We have already been told God will eventually judge all human secrets (2:16). Paul insisted God will reserve praise for the person who is a Jew “in secret” as opposed to mere outward qualification (2:29). But verse 27 in our passage from Romans 8 goes a step further. The word “searcher” comes from a root which suggests someone lighting a torch and going slowly around a large, dark room full of all sorts of things, looking for something in particular. Or perhaps he is searching in the dark, by listening. What is he wanting to find, and what happens when he finds it?

No doubt God, in searching the dark spaces of our hearts, comes across all sorts of things which we would just as soon remained hidden. But the things he is wanting to find above all else, and which according to Paul he ought to find in all Christians, is the sound of the spirit’s groaning.

He has just declared the world is in pain, groaning in the birth-pangs of new creation. He also said that the church shares this pain, groaning in our longing for our own redeemed bodies, suffering in the tension between the “already” or possessing the first fruits of the Spirit and the “not yet” of our present mortal existence. The church is not to be apart from the pain of the world; now we discover that God himself does not stand apart from the pain both of the world and the church, but comes to dwell in the middle of it in the person and power of the Spirit.

Paul’s understanding of the Spirit is new and striking at this point. At the very moment when we are struggling to pray, and have no idea even what to pray for, at that point the Spirit is most obviously at work. The Spirit calls out of us not articulate speech – that would be a relief, and we are not yet ready for relief in this work of prayer – but a groaning which cannot at the moment come into words. This is prayer beyond prayer, diving down into the cold, dark depths beyond human sight or knowing.

But not beyond the Searcher of Hearts. As part of Paul’s picture, not just of the world or the church, but of God, we discover the transcendent creator is continually in communion with the Spirit who dwells in the hearts of his people. God understands what the Spirit is saying, even though we do not. God hears and answers the prayer which we only know as painful groanings, the tossings and turnings of an unquiet spirit standing before its maker with the pains and puzzles of the world heavy on its heart. There is a challenge here to every church, and every Christian: to be willing to shoulder the task of prayer of this kind, prayer in which we are caught up in loving, groaning, redeeming dialogue between the Father and the Spirit.

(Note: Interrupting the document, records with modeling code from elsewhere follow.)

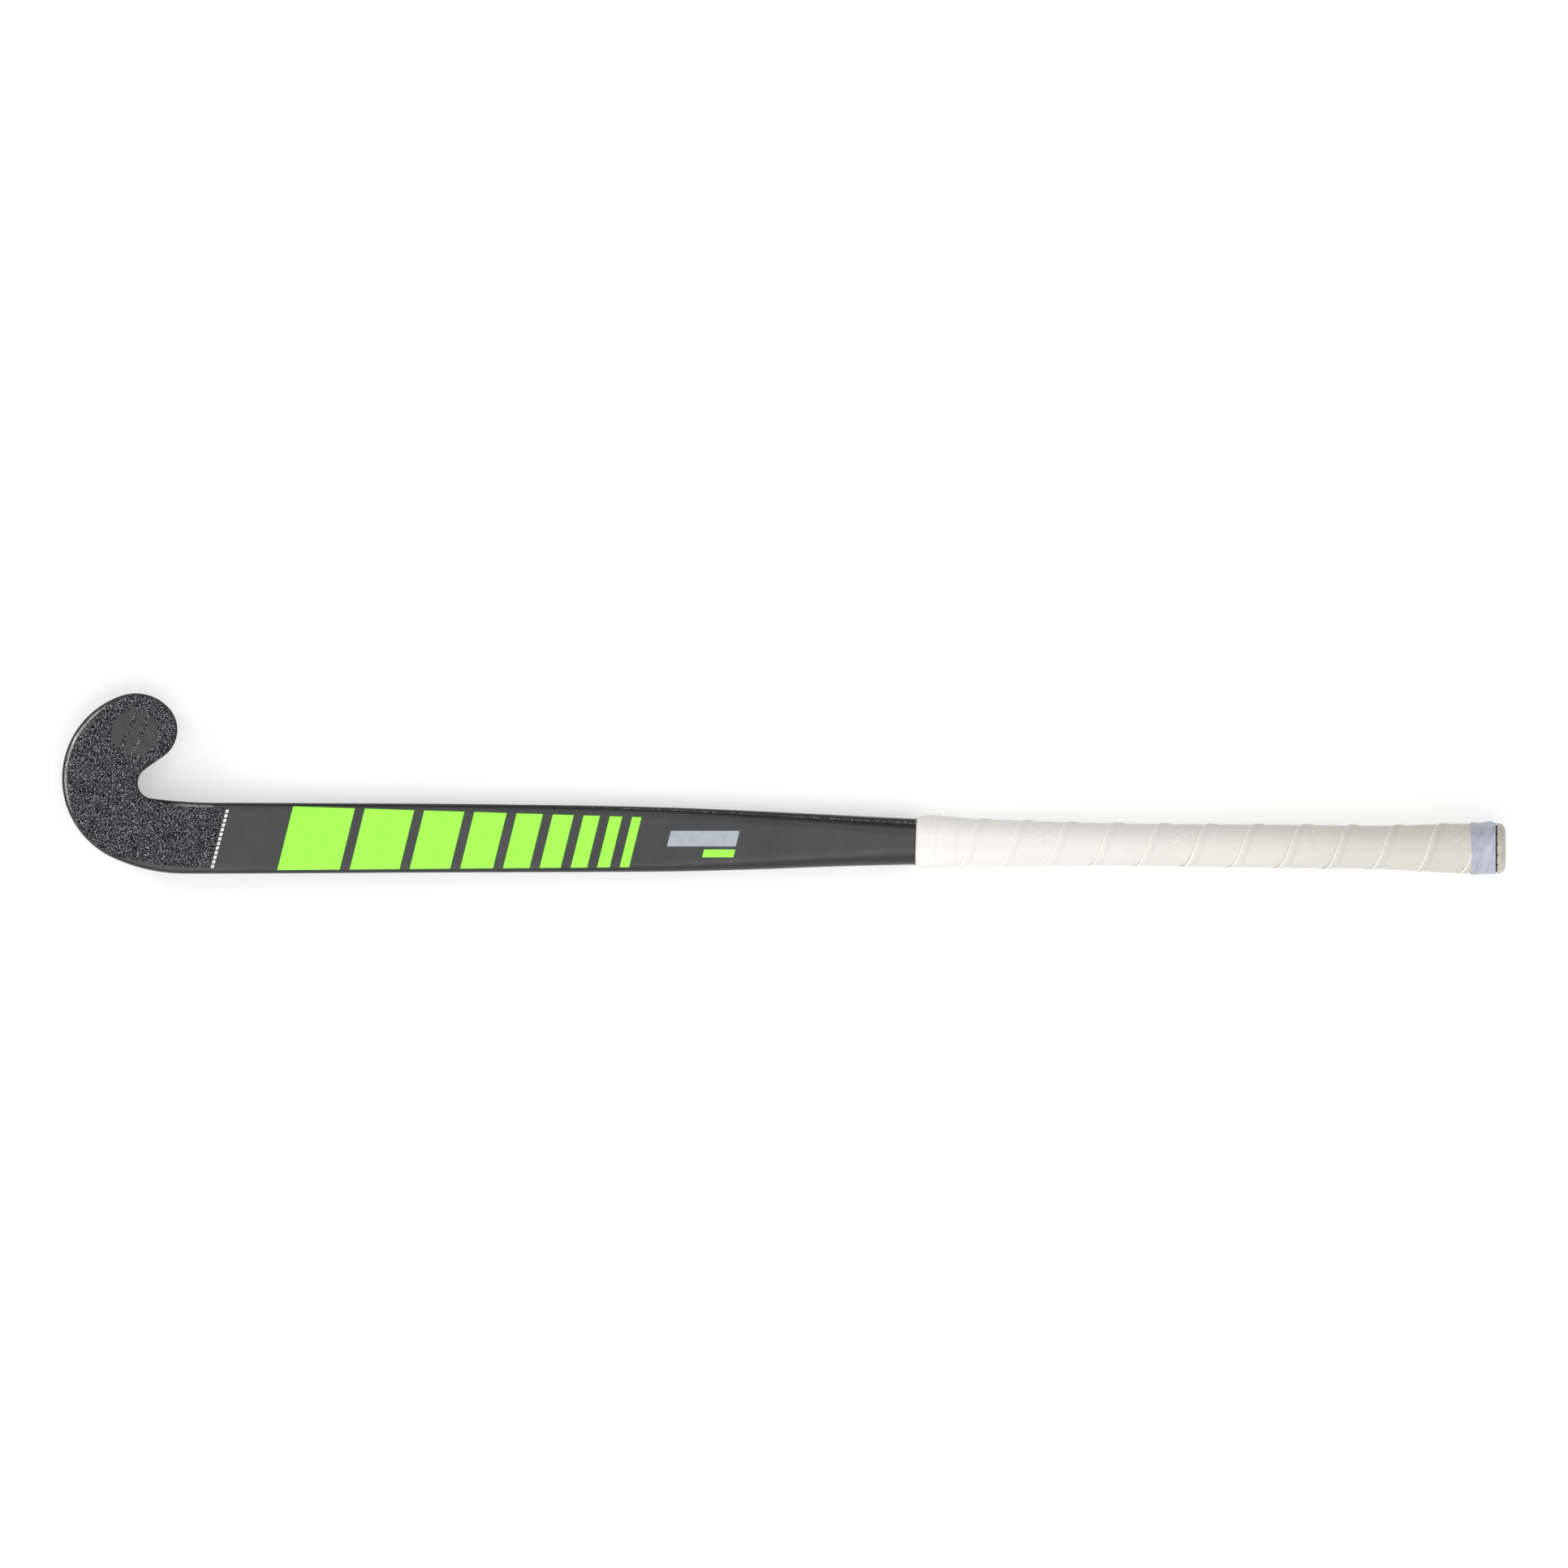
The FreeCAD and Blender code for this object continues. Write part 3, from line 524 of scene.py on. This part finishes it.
def build_shell():
    loops = []
    for s in np.arange(SHELL_END, HEAD_END, -4.0):
        middle, wide, thick, face_r, back_r = section(s)[0]
        o, i = np.array([s, middle - wide / 2]), np.array([s, middle + wide / 2])
        loops.append(section_loop(o, np.array([0, 1.0]), i, np.array([0, -1.0]), thick, face_r, back_r))
    shaft_loops = len(loops)
    for o, n_o, i, n_i in zip(*head_pairs(190)):
        loops.append(section_loop(o, n_o, i, n_i, HEAD_THICK, FACE_EDGE, BACK_EDGE))
    plan = np.array([loop[0] for loop in loops])
    height = np.array([loop[1] for loop in loops])
    turned = np.array([loop[2] for loop in loops])
    points = bend(plan[..., 0], plan[..., 1], height)
    rows, columns = height.shape
    faces = [list(f) for f in grid_faces(rows, columns, wrap=True)]
    faces.append(list(range(columns)))
    middle_y = section(np.clip(plan[..., 0], HEAD_END, SHELL_END).ravel())[:, 0].reshape(rows, columns)
    toe_side = np.where((plan[..., 1] > middle_y) & (np.arange(rows)[:, None] < shaft_loops), 1.0, 0.0)
    far = np.clip((plan[..., 0] - 300) / 40, 0, 1)
    # below zero on the head, down to -1 where its edge gets a painted highlight: round the front, and over
    # the throat
    head = 0.5 * np.clip((112 - plan[..., 0]) / 10, 0, 1)
    distance = np.zeros(rows)
    distance[shaft_loops:] = np.linspace(0, OUTER_KNOTS[-1], rows - shaft_loops)
    front = smooth((distance - 95) / 30) * smooth((205 - distance) / 25) * 0.5
    over = smooth((distance - 1) / 5) * smooth((40 - distance) / 15) * 0.32
    outer_half = np.arange(columns) < OUTER_COLUMNS
    head = head + np.where(outer_half[None, :], front[:, None], over[:, None])
    uv = np.stack([turned, toe_side * far - head], axis=-1).reshape(-1, 2)
    points = points.reshape(-1, 3)
    shell = make_mesh("stick_shell", points, faces, LAMINATE, "laminate", ["composite_shell"], uv)
    # the last loop folds shut along the tip of the toe
    work = bmesh.new()
    work.from_mesh(shell.data)
    bmesh.ops.remove_doubles(work, verts=work.verts, dist=1e-6)
    bmesh.ops.dissolve_degenerate(work, edges=work.edges, dist=1e-7)
    bmesh.ops.recalc_face_normals(work, faces=work.faces)
    # faces turned from the face, except on the heel side, get the darker, duller copy: painted shade on the
    # toe side, the back and round the head
    for face in work.faces:
        up, across = face.normal.z, face.normal.y
        face.material_index = 1 if up < 0.7 and across > -0.45 * math.hypot(face.normal.x, across) else 0
    work.to_mesh(shell.data)
    work.free()
    shell.data.materials.append(SHADED_LAMINATE)


build_shell()


# Film on the face of the shaft.

FACE_MIDDLE, BARS_START, BAR_GAP = 22.8, 138.0, 6.5
BAR_WIDTHS = (40.0, 32.0, 26.0, 21.0, 17.0, 13.5, 10.5, 8.0, 6.0)


def face_surface(along, y, lift):
    """Points on the face of the shaft or head at a plan position, raised by lift."""
    values = section(np.ravel(along))
    middle, wide, face_r = (values[:, k].reshape(np.shape(along)) for k in (0, 1, 3))
    over = np.abs(y - middle) - (wide / 2 - face_r)
    over = np.clip(over, 0, face_r * 0.98)
    drop = face_r - np.sqrt(face_r**2 - over**2)
    tilt = over / face_r
    side = np.sign(y - middle)
    return bend(along, y + side * tilt * lift, -drop + np.sqrt(1 - tilt**2) * lift)


def film(corners, lift, steps=(10, 24), sunk=0.12):
    """A closed patch on four plan corners: low left, low right, high right, high left."""
    a, b, c, d = (np.array(p, float) for p in corners)
    s = np.linspace(0, 1, steps[0])[None, :, None]
    t = np.linspace(0, 1, steps[1])[:, None, None]
    plan = (a * (1 - s) + b * s) * (1 - t) + (d * (1 - s) + c * s) * t
    top = face_surface(plan[..., 0], plan[..., 1], lift)
    return slab_mesh(top, face_surface(plan[..., 0], plan[..., 1], lift - sunk))


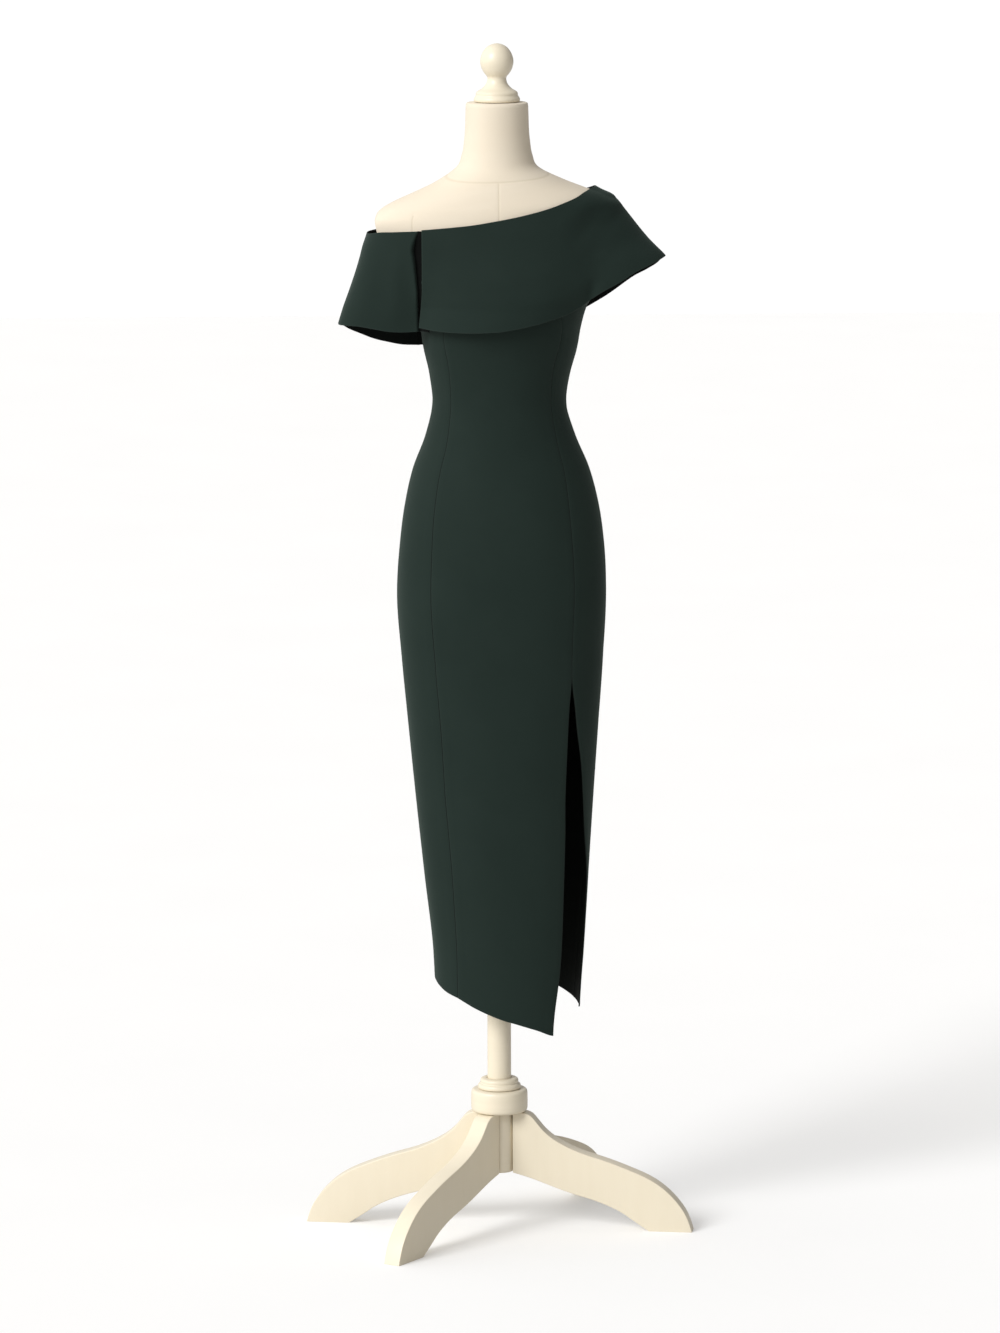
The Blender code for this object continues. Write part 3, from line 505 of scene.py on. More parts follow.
def make_mesh(name, points, faces, materials, face_slots=None, uv=None, attributes=None):
    """Put arrays of points, faces, UVs and point values into a mesh object at the origin."""
    mesh = bpy.data.meshes.new(name)
    mesh.from_pydata((points * MM).tolist(), [], faces if isinstance(faces, list) else faces.tolist())
    for material in materials:
        mesh.materials.append(material)
    if face_slots is not None:
        mesh.polygons.foreach_set("material_index", np.asarray(face_slots, np.int32))
    if uv is not None:
        corner = np.empty(len(mesh.loops), np.int32)
        mesh.loops.foreach_get("vertex_index", corner)
        layer = mesh.uv_layers.new(name="cloth")
        layer.data.foreach_set("uv", uv[corner].astype(np.float32).ravel())
    for key, values in (attributes or {}).items():
        store = mesh.attributes.new(key, "FLOAT", "POINT")
        store.data.foreach_set("value", np.asarray(values, np.float32))
    mesh.shade_smooth()
    mesh.update()
    piece = bpy.data.objects.new(name, mesh)
    bpy.context.scene.collection.objects.link(piece)
    return piece


def in_place_of(node, piece):
    """Let a piece ride on the dress and form in place of its CAD node."""
    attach(piece, BODY)
    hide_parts(node)


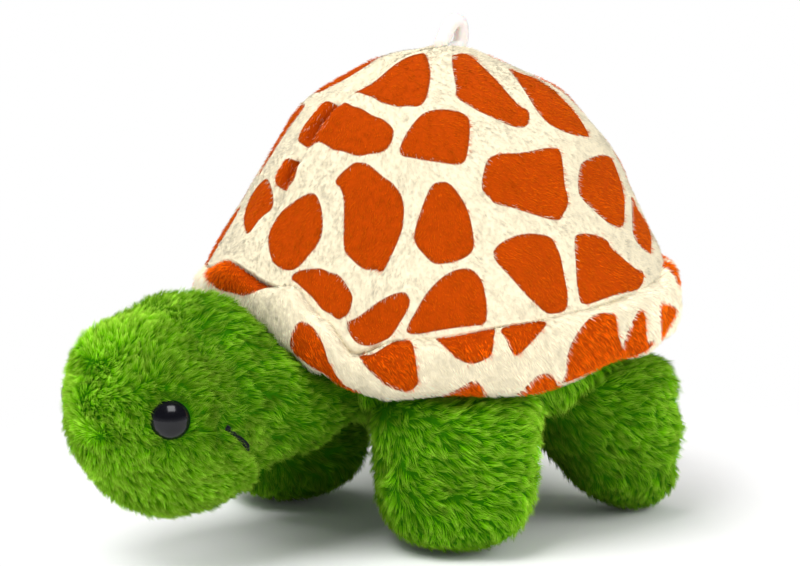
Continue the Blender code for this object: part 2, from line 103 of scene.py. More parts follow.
def round_the_turtle(degrees, rise_degrees, distance):
    """A place seen from the shell at a turn from the front towards the turtle's left, and a rise."""
    turn, rise = math.radians(degrees), math.radians(rise_degrees)
    out = Vector((math.sin(turn) * math.cos(rise), -math.cos(turn) * math.cos(rise), math.sin(rise)))
    return Vector((0, SHELL_Y, AIM_HEIGHT)) + out * distance


beside = Vector((math.cos(CAMERA_TURN), math.sin(CAMERA_TURN), 0))
aim = Vector((0, SHELL_Y, AIM_HEIGHT)) + beside * AIM_ASIDE
towards_lens = Vector((
    math.sin(CAMERA_TURN) * math.cos(CAMERA_RISE),
    -math.cos(CAMERA_TURN) * math.cos(CAMERA_RISE),
    math.sin(CAMERA_RISE),
))
lens = bpy.data.cameras.new("studio_camera")
lens.sensor_width = SENSOR_WIDTH
lens.lens = CAMERA_LENS
camera = bpy.data.objects.new("studio_camera", lens)
bpy.context.scene.collection.objects.link(camera)
camera.location = aim + towards_lens * CAMERA_DISTANCE
camera.rotation_euler = towards_lens.to_track_quat("Z", "Y").to_euler()
bpy.context.scene.camera = camera
bpy.context.scene.view_settings.view_transform = "Standard"

# The card is seen by gloss alone and lights nothing; the boxes light the toy and don't show in the eyes
for light_name, turn, rise, distance, size, power in (
    ("soft_box_left", 10, 56, 0.80, 0.45, 5.3),
    ("soft_box_right", 118, 26, 0.90, 0.60, 3.8),
    ("soft_box_behind", 268, 44, 0.90, 0.60, 3.0),
    ("card_for_the_eyes", 62, 64, 0.80, 0.48, 6.0),
):
    box_light = bpy.data.lights.new(light_name, "AREA")
    box_light.shape = "SQUARE"
    box_light.size = size
    box_light.energy = power
    lamp = bpy.data.objects.new(light_name, box_light)
    bpy.context.scene.collection.objects.link(lamp)
    lamp.location = round_the_turtle(turn, rise, distance)
    lamp.rotation_euler = (lamp.location - aim).to_track_quat("Z", "Y").to_euler()
    lamp.visible_glossy = light_name == "card_for_the_eyes"
    lamp.visible_diffuse = not lamp.visible_glossy

room = bpy.data.worlds.new("pale_room")
room.use_nodes = True
bpy.context.scene.world = room
tree = room.node_tree
tree.nodes.clear()
path = node(tree, "ShaderNodeLightPath")
towards = node(tree, "ShaderNodeTexCoord")
height = node(tree, "ShaderNodeSeparateXYZ", None, {0: towards.outputs["Generated"]})
wall = node(tree, "ShaderNodeMapRange", {"interpolation_type": "SMOOTHSTEP"}, {
    "Value": height.outputs["Z"], "From Min": CEILING_START, "From Max": CEILING_END,
    "To Min": WALL_LEVEL, "To Max": CEILING_LEVEL,
})
gloss_seen = node(tree, "ShaderNodeMath", {"operation": "ADD", "use_clamp": True}, {
    0: path.outputs["Is Glossy Ray"], 1: path.outputs["Is Transmission Ray"],
})
lit = node(tree, "ShaderNodeMapRange", None, {
    "Value": gloss_seen.outputs[0], "To Min": ROOM_LEVEL, "To Max": wall.outputs[0],
})
seen = node(tree, "ShaderNodeMapRange", None, {
    "Value": path.outputs["Is Camera Ray"], "To Min": lit.outputs[0], "To Max": 1,
})
pale = node(tree, "ShaderNodeBackground", None, {"Color": (1, 1, 1, 1), "Strength": seen.outputs[0]})
node(tree, "ShaderNodeOutputWorld", None, {"Surface": pale.outputs[0]})

bpy.ops.object.select_all(action="DESELECT")
bpy.ops.mesh.primitive_circle_add(
    vertices=PAPER_SIDES, radius=PAPER_RADIUS, fill_type="NGON", location=(0, SHELL_Y, 0),
)
paper = bpy.context.active_object
paper.name = "paper_floor"
paper_material, tree = empty_material("matt_paper")
where = node(tree, "ShaderNodeTexCoord")
far = node(tree, "ShaderNodeVectorMath", {"operation": "LENGTH"}, {0: where.outputs["Object"]})
path = node(tree, "ShaderNodeLightPath")
fade = node(tree, "ShaderNodeMapRange", {"interpolation_type": "SMOOTHSTEP"}, {
    "Value": far.outputs["Value"], "From Min": PAPER_FADE_START, "From Max": PAPER_FADE_END,
    "To Max": path.outputs["Is Camera Ray"],
})
matt = node(tree, "ShaderNodeBsdfDiffuse", None, {"Color": linear("#FAFAFA")})
clear = node(tree, "ShaderNodeBsdfTransparent")
both = node(tree, "ShaderNodeMixShader", None, {0: fade.outputs[0], 1: matt.outputs[0], 2: clear.outputs[0]})
node(tree, "ShaderNodeOutputMaterial", None, {"Surface": both.outputs[0]})
paper.data.materials.append(paper_material)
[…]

This is what our “glorified” sovereignty over the world looks like in practice in the present age. The challenge to suffer with the Messiah in order to be glorified with him means, to be sure, being ready for all kinds of physical suffering, persecution and the like (8:35-36). That is what often comes from worshiping the true God while the world is still out of joint. But, just as personal holiness is to be seen as taking responsibility in the present for that part of the created order most obviously under our own control, in anticipation of the day when we shall “reign in life” over considerably larger spheres, so prayer, seen in the light of verses 26 and 27, can be understood as taking responsibility for that larger world itself, in advance of the new creation, and as sharing in the sufferings of the Messiah as we do so. To be sure, there are plenty of things in the world for which we can and must pray articulately. But there are plenty of others where all we can do is be still in God’s presence and allow the Spirit to groan, and the Searcher of Hearts to search for that groaning and to recognize it as what it is: suffering according to the pattern of the Messiah.

Being conformed in this way to the image of God’s Son is in fact, what God has purposed for us all along. Prayer of this kind is simply part of the “conforming’ process, as there appears in our hearts that love for God of which, as can be seen in Romans 5:5, the ancient Jewish “Shema” prayer had spoken. When we are thus marked out as God’s people, not outwardly but in the secret prayers and loves of our inmost being, we can be completely sure that God is in charge, that he can bring good out of whatever happens. Verse 28, “We know, in fact, that God works all things together for good to those who love him, who are called according to his purpose” is a much-loved promise for many who have learned by it to trust God in the many varied and often troubling circumstances of our lives. The world is still groaning, and we with it; but God is with us in this groaning, and will bring it out for good. There appears to be a connection between the Spirit as intercessor and all things working for good. It might be put this way as an affirmation of faith: Since the indwelling Holy Spirit helps us in our infirmities and makes intercession for us in our helplessness we can be assured that in all things, even in tragedies, God works for our good, to us who love God and who are called according to His purpose.

This belief broadens out into Paul’s climatic statement, in verses 29 and 30, God’s purpose for all his children. God chose us, we did not chose him. Paul concentrates on that which God planned and purposed for them: that they should be shaped into the pattern or model of Jesus, the true “image of God,” becoming thereby genuinely human as they join the family as younger brothers and sisters of the truly human one.

The last verse sets out the simple but profound steps by which God goes to work to call out those who, in his purpose, are now to share the image of his Son, to be among those summoned to advance his work in the world. Those who were marked out for this task in the first place have been, mysteriously, ‘called’; Paul uses “call” as a technical term for what happens when the preaching of the gospel works powerfully in someone’s life to bring them to faith, to urge them to baptism, and to flood their hearts with love for God by the Spirit. When the gospel produces faith in this way God declares the person to be indeed a true member of the family: the word for that is “justification.” And the purpose of it all, a purpose which is every bit as secure as those that have gone before, so much so that like the others it can be spoken of in the past tense, is that they may be “glorified,” sharing the Messiah’s sovereign, redeeming rule over the whole creation. Our whole passage seems designed to remind us both of the sovereignty of God and of the fact that this sovereignty is always exercised in love.